Researchers interpret the contrast as intentional. The eastern zone may have served formal or ceremonial functions, while the western section likely emphasized the natural movement of water and landscape.

Water at the center of the design

Water appears to have played a central role in the garden’s layout. A meandering channel seems to divide the complex, while smaller streams shaped the western section. Unlike rigid canal systems seen in some later gardens, these watercourses appear largely natural, flowing with the contours of the land.

Researchers say this blend of strict geometry and freer water movement may reflect a regional adaptation of Persian garden traditions. They also suggest that a monumental building may once have stood on the elevated western ground, overlooking the formal garden plots below.
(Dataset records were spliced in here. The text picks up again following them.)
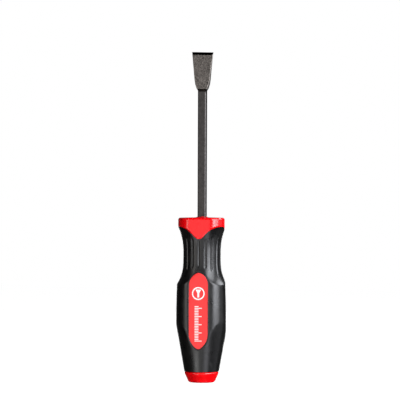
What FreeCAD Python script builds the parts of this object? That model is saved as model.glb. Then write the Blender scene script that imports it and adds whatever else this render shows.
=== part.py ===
import FreeCAD, Part
import math
import os

# A scraper with a bare square shank and a three-lobed handle, in millimetres.
# It stands on its butt: the origin is the centre of the butt face, +Z runs up the tool to the
# blade's edge, and the flat with the printed panel faces -Y.

# Overall
TOOL_LENGTH = 203.2
HANDLE_LENGTH = 101.9

# Three-lobed body: flats at -Y and 120 degrees either side of it, rounded lobes between them.
# Each section is a height, the distance of the flats and the distance of the lobes' crests.
LOBES = 3
BODY_SECTIONS = ((5.0, 12.8, 15.95), (38.0, 13.45, 16.15), (70.0, 12.35, 15.3))
BODY_TOP = BODY_SECTIONS[-1][0]

# Tail cone, from the cap up to the lobes
TAIL_BASE = 6.8
TAIL_RADIUS = 10.7
TAIL_SLOPE = 0.179

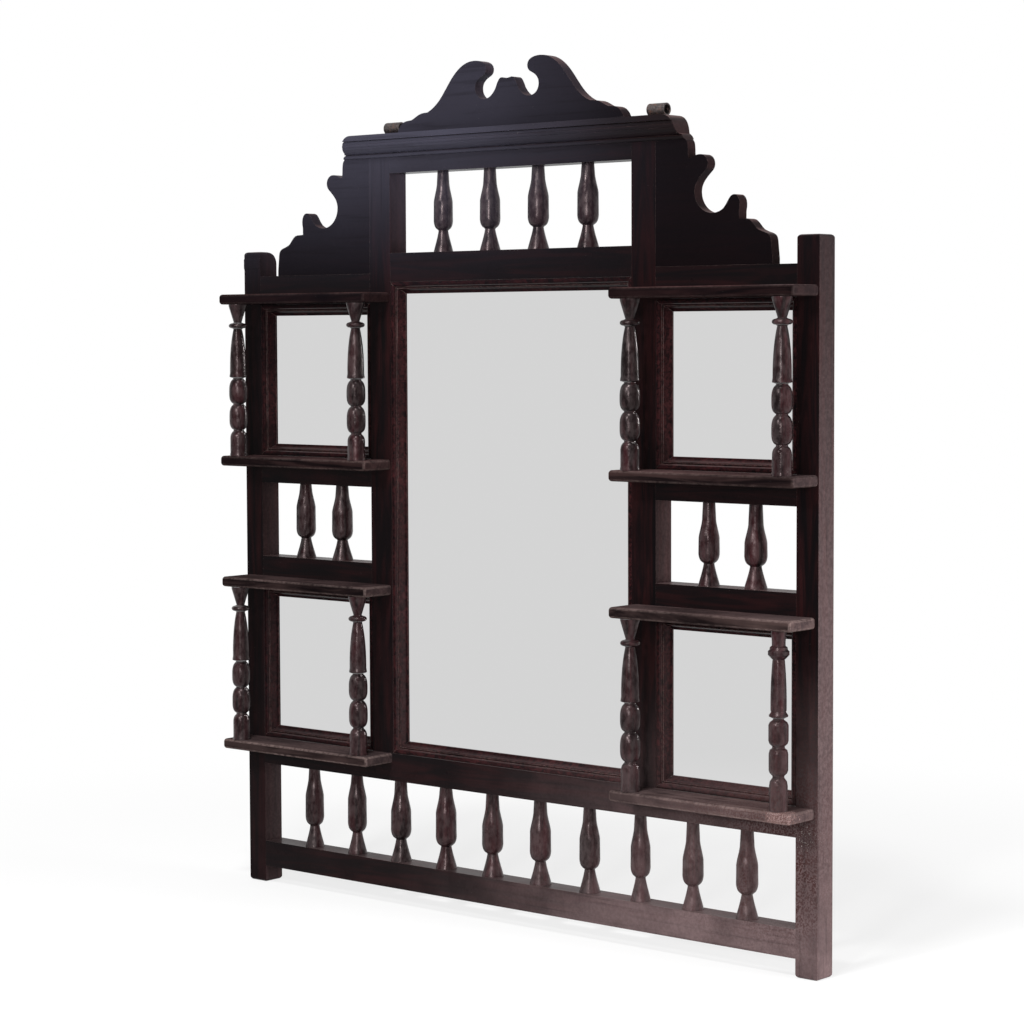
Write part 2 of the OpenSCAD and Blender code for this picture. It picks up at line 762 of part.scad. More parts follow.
// Outline of a scroll board beside its stile, drawn 177 wide and 155.5 high
function scroll_outline() = concat(
    [[0, 155.5]],
    bend([46, 155.5], [50.5, 152.5], [50, 147], [50.5, 136], 8),
    [[51, 131.5]],
    bend([53, 131.6], [57, 132.2], [60, 135.6], [67, 135.8], 6),
    arc([69, 124.4], 11.4, 11.4, 90, -42, 12),
    bend([76.5, 115.8], [68.5, 108.5], [60.4, 102], [60.2, 91], 10),
    arc([87.7, 91], 27.5, 27.2, 190, 306, 16),
    bend([105.5, 71], [110.5, 76], [112.5, 84], [118.5, 85.2], 6),
    bend([120, 85.3], [124, 86], [131.5, 80], [127.6, 65.2], 8),
    [[127.5, 56]],
    bend([139, 55.5], [147, 54.5], [150.5, 45], [156, 42], 7),
    bend([162, 39.5], [168, 37.5], [174, 37], [174.8, 28.3], 7),
    [[177, 7], [177, 0], [0, 0]]
);

module scroll_board(side) {
    on_side(side) color(wood) difference() {
        translate([stile_outer, 0, bay_header_top]) through_y(0, scroll_thickness)
            polygon(fitted(scroll_outline(), scroll_width / 177, scroll_height / 155.5));
        dowel_set(scroll_dowels, joint_gap);
    }
}

// Section of the cornice: out from the frame's face and up from its underside, drawn 16 and 30.5.
// A small bead lies under a large rounded moulding with two fine reed lines, and a fillet on top
function cornice_section() = concat(
    [[0, 0]],
    arc([-0.6, 2.6], 2.6, 2.6, 265, 110, 8),
    [[-1.2, 5.6]],
    bend([-4.6, 6], [-8.5, 8.5], [-11.2, 11], [-12.2, 14], 6),
    [[-11.9, 14.4]],
    bend([-12.5, 14.9], [-13.2, 16], [-13.5, 17.2], [-13.5, 18.1], 4),
    [[-13.1, 18.5]],
    bend([-13.6, 19], [-14, 20], [-14, 21.5], [-13.4, 22.4], 4),
    [[-12, 22.8], [-16, 23.2], [-16, 30.5], [0, 30.5]]
);

// Outline of the cornice's end beside its stile, rounded down to the scroll board, drawn 46 wide
// and 30.5 high
function cornice_end() = concat(
    bend([46, 0], [44.5, 3.5], [42.5, 6], [39.5, 7.5], 4),
    bend([39.2, 9], [38, 18], [35.5, 30.5], [20, 30.5], 12)
);

// Front outline of the cornice
module cornice_front() {
    drawn = fitted(cornice_end(), cornice_overhang / 46, cornice_height / 30.5);
    right = [for (p = drawn) [stile_outer + p[0], cornice_z + p[1]]];
    polygon(concat(right, [for (i = [len(right) - 1 : -1 : 0]) [-right[i][0], right[i][1]]]));
}

module cornice() {
    end = stile_outer + cornice_overhang;
    placed() color(wood) difference() {
        intersection() {
            union() {
                through_x(-end, end) translate([sliver, cornice_z])
                    polygon(fitted(cornice_section(), cornice_projection / 16, cornice_height / 30.5));
                block(-end, end, 0, board_thickness, cornice_z, cornice_top);
            }
            through_y(-2 * cornice_projection, board_thickness + 1) cornice_front();
        }
        dowel_set(top_rail_dowels, joint_gap);
        dowel_set(crest_dowels, joint_gap);
        for (side = [0, 1]) {
            mirror([side, 0, 0]) dowel_set(scroll_dowels, joint_gap);
        }
    }
}

// Right half of the crest's outline from its end to the middle, drawn 191 wide and 88 high
function crest_half() = concat(
    bend([191, 0], [188.5, 8], [184, 14.5], [175, 16], 6),
    bend([166, 16.8], [160, 18.5], [153, 24.8], [144, 25.2], 6),
    bend([137, 25.6], [124, 31], [115, 40], [107, 51], 8),
    bend([105, 53.5], [97, 63.5], [82, 88], [56, 88], 12),
    bend([56, 88], [46, 88], [36, 85.5], [34.8, 77.5], 7),
    bend([34.8, 77.5], [34.5, 73], [36, 70.5], [39.5, 68.3], 4),
    bend([39.5, 68.3], [47, 65], [53.5, 61], [53.5, 52.5], 7),
    bend([53.5, 52.5], [53.5, 44], [47, 37.5], [38, 37.5], 7),
    bend([38, 37.5], [28, 37.5], [23, 44], [19, 50], 6),
    bend([17.4, 53.6], [14.6, 60], [12, 64], [8, 63.6], 5),
    [[0, 62]]
);

module crest() {
    half = crest_half();
    other_half = [for (i = [len(half) - 2 : -1 : 0]) [-half[i][0], half[i][1]]];
    y0 = board_thickness - crest_thickness;
    placed() color(wood) difference() {
        translate([0, 0, cornice_top]) through_y(y0, board_thickness)
            polygon(fitted(concat(half, other_half), crest_half_width / 191, crest_height / 88));
        dowel_set(crest_dowels, joint_gap);
    }
}

module dowels() {
    placed() color(board_brown) {
        dowel_set(top_rail_dowels);
        dowel_set(crest_dowels);
        for (side = [0, 1]) {
            mirror([side, 0, 0]) dowel_set(scroll_dowels);
        }
    }
}

// Hangers and screws

// The hanger screws of one side. grow opens the hole
module hanger_screw_set(grow = 0) {
    head = 2 * hanger_screw_diameter;
    head_depth = hanger_screw_diameter / 2;
    tip_y = frame_thickness - hanger_screw_length;
    for (z = hanger_screw_z) {
        rod_y(stile_centre, z, tip_y - grow, frame_thickness, hanger_screw_diameter + 2 * grow);
        translate([stile_centre, frame_thickness, z]) rotate([90, 0, 0])
            cylinder(h = head_depth + grow, d1 = head + 2 * grow, d2 = hanger_screw_diameter);
    }
}

module hanger(side) {
    x0 = stile_centre - strap_width / 2;
    x1 = stile_centre + strap_width / 2;
    on_side(side) color(iron) difference() {
        union() {
            block(x0, x1, frame_thickness - strap_thickness, frame_thickness, strap_foot_z, eye_z);
            rod_x(eye_y, eye_z, x0, x1, 2 * eye_radius);
        }
        rod_x(eye_y, eye_z, x0 - 1, x1 + 1, eye_bore);
        hanger_screw_set(joint_gap);
    }
}

module hanger_screws() {
    placed() color(steel) for (side = [0, 1]) {
        mirror([side, 0, 0]) hanger_screw_set();
    }
}

module shelf_screws() {
    placed() color(steel) for (side = [0, 1]) {
        mirror([side, 0, 0]) for (level = [0 : 3]) shelf_screw_pair(level);
    }
}

for (side = [0, 1]) {
    post(side);
    stile(side);
    bay_header(side);
    upper_bay_rail(side);
    lower_bay_rail(side);
    scroll_board(side);
    hanger(side);
    for (i = [0 : 3]) {
        shelf(side, i);
        column(side, floor(i / 2), i % 2);
    }
    for (i = [0, 1]) {
        side_mirror(side, i);
        side_moulding(side, i);
    }
    for (i = [0 : bay_spindle_count - 1]) {
        bay_spindle(side, i);
    }
}
for (i = [0 : top_spindle_count - 1]) {
    top_spindle(i);
}
bottom_rail();
mirror_rail();
centre_header();
top_rail();
bottom_spindles();
centre_moulding();
centre_mirror();
backing_boards();
backing_brads();
cornice();
crest();
dowels();
hanger_screws();
shelf_screws();
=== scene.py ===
"""Looks of the carved wall mirror: finishes, soft arrises, light and the photo's view."""
import math

import bpy
from mathutils import Matrix, Vector

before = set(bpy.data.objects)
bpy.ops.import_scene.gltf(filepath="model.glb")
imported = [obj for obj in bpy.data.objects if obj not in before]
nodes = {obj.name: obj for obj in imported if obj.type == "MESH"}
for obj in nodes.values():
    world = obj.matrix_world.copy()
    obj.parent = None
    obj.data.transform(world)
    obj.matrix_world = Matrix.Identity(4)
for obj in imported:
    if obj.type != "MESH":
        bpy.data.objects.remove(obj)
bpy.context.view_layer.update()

# Camera, as fitted to the frame's corners in the photo: metres, angles, and millimetres for the lens
CAMERA_PLACE = Vector((2.3349, -2.6901, 0.7767))
CAMERA_YAW = math.radians(40.787)
CAMERA_PITCH = math.radians(3.683)
CAMERA_ROLL = math.radians(-0.221)
CAMERA_LENS = 96.21
CAMERA_SENSOR = 36.0

# Wood under its lacquer, linear colours
ESPRESSO = (0.0030, 0.0020, 0.0024, 1)
CORNICE_BODY = (0.0044, 0.0027, 0.0023, 1)
TURNED_BODY = (0.0032, 0.0018, 0.0021, 1)
PORES = (0.0030, 0.0025, 0.0025, 1)
RED_STAIN = (0.0200, 0.0052, 0.0055, 1)
THIN_STAIN = (0.0460, 0.0120, 0.0130, 1)
TURNED_STAIN = (0.0420, 0.0100, 0.0125, 1)

# What age has left on it, and painted light: a bluish reflection, light on right-hand faces, sheen on
# top faces and highlights along arrises
BLUISH_REFLECTION = (0.0360, 0.0345, 0.0490, 1)
DUST_AND_LIGHT = (0.1600, 0.1110, 0.1120, 1)
DUST_AND_LIGHT_HIGH = (0.1500, 0.0740, 0.0720, 1)
CRAZED = (0.0380, 0.0150, 0.0140, 1)
WORN_AND_GLINT = (0.2200, 0.1600, 0.1480, 1)
BARE_WOOD = (0.1100, 0.0500, 0.0440, 1)
BARE_PALE = (0.3000, 0.2100, 0.2000, 1)
FLECK = (0.5500, 0.5000, 0.4700, 1)

# Glass, backing and metal
SILVER = (0.6600, 0.6600, 0.6600, 1)
SILVER_DULL = (0.4200, 0.4100, 0.4000, 1)
BOARD = (0.1700, 0.0980, 0.0520, 1)
BOARD_DARK = (0.0850, 0.0480, 0.0260, 1)
IRON = (0.0300, 0.0240, 0.0230, 1)
IRON_PALE = (0.0850, 0.0720, 0.0710, 1)
RUST = (0.0550, 0.0210, 0.0120, 1)
STEEL = (0.3000, 0.2800, 0.2600, 1)

# Tints of the lacquer's shine
WHITE = (1, 1, 1, 1)
WARM = (1.0000, 0.8000, 0.8000, 1)

# Strength of the white background, and of the light that comes from all round
BACKGROUND = 1.0
AMBIENT = 0.42

# The floor's side in metres and its grey. Between the two distances of FLOOR_FADE, in metres from
# the middle, its share of the background's white goes from one value of FLOOR_WHITE to the other
FLOOR_SIDE = 60
FLOOR_GREY = (0.88, 0.88, 0.88, 1)
FLOOR_FADE = (0.5, 1.6)
FLOOR_WHITE = (0.70, 1.0)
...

A wider garden landscape around Tabriz

The site lies only about 800 meters (0.5 miles) from El-Goli (Shah Goli), a well-known historic water garden dating at least to the early 18th century. Researchers believe the two sites may have formed part of a broader elite landscape on the outskirts of Tabriz.

Historical sources describe Tabriz as a city shaped by gardens as early as the 14th century, earning it the nickname “Garden City.” Texts and maps record major gardens such as Bagh-e Shomal and the Sahebabad Garden. No known source, however, mentions a garden of this scale at the newly identified location.

How it compares with Iran’s great gardens

Researchers compared the layout with famous Persian gardens elsewhere in Iran, including the Fin Garden in Kashan and the vast Hezar-Jarib Garden complex. While those sites are better documented or preserved, the newly identified Tabriz complex may have rivaled them in ambition.

Researchers say further study is needed. Ground surveys and targeted excavations could confirm the interpretation and clarify when the garden was built and how long it remained in use.

Even so, the discovery highlights how much of Iran’s cultural landscape may still lie hidden beneath modern cities—and how historical imagery can bring forgotten spaces back into view.